On Feb 14, 2009, at 3:47 PM, Lindsay Haisley wrote:

On Sat, 2009-02-14 at 15:04 -0600, Bob Proulx wrote:
I would bet on Bayes/userpref queries being more efficient than
the
spamc/spamd traffic.

I like that you are asking the question. But I hate to guess at which is better though. The weakest benchmark data point is better than the strongest guess. Too often I have taken my best guess and been wrong.
In this case I would guess the opposite would be more efficient, that
the one spamc-spamd connection per message would be more efficient
than the many mysql queries per message, which is why I bring this up.

Well that's something to consider.  I had hoped when I subscribed to
this list to ask this question that I'd find people, possibly SA
developers on it, who had benchmarked the options I presented for
decision and could give me some definitive answers based on this, but it appears that this isn't the case. Instead I've found several people of
good will who don't seem to know a whole lot more about SA than I do,
but have given me some good points to think about.

Do you have any idea where I might inquire to get advice from people
with more precise knowledge?


This is the best place. Its not a common setup so I don't doubt that anyone really knows the correct answer.
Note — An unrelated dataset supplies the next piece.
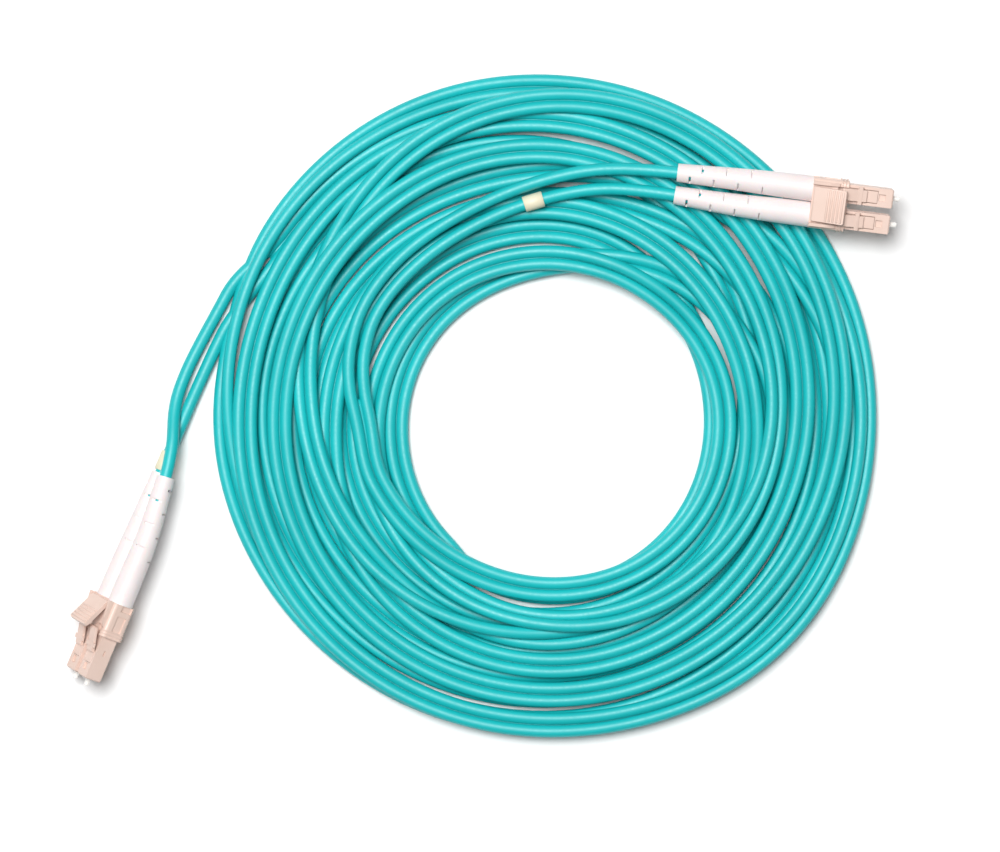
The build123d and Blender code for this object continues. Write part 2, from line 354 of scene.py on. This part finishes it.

One data point I'll add is that spamc has a compress mode that might be useful (spamc -z). Also, it would take a little work on your end but you can also pass in --headers to further reduce the spamc/spamc traffic. Check out the spamc man page for more info.

One other thing related to MySQL. I've never personally done it but I'm certain there are ways you could use MySQL proxy or perhaps even federated tables to manage this sort of thing. MySQL proxy has lots of different functions, I'm sure compression is either one of them or at least something that can be easily bolted on.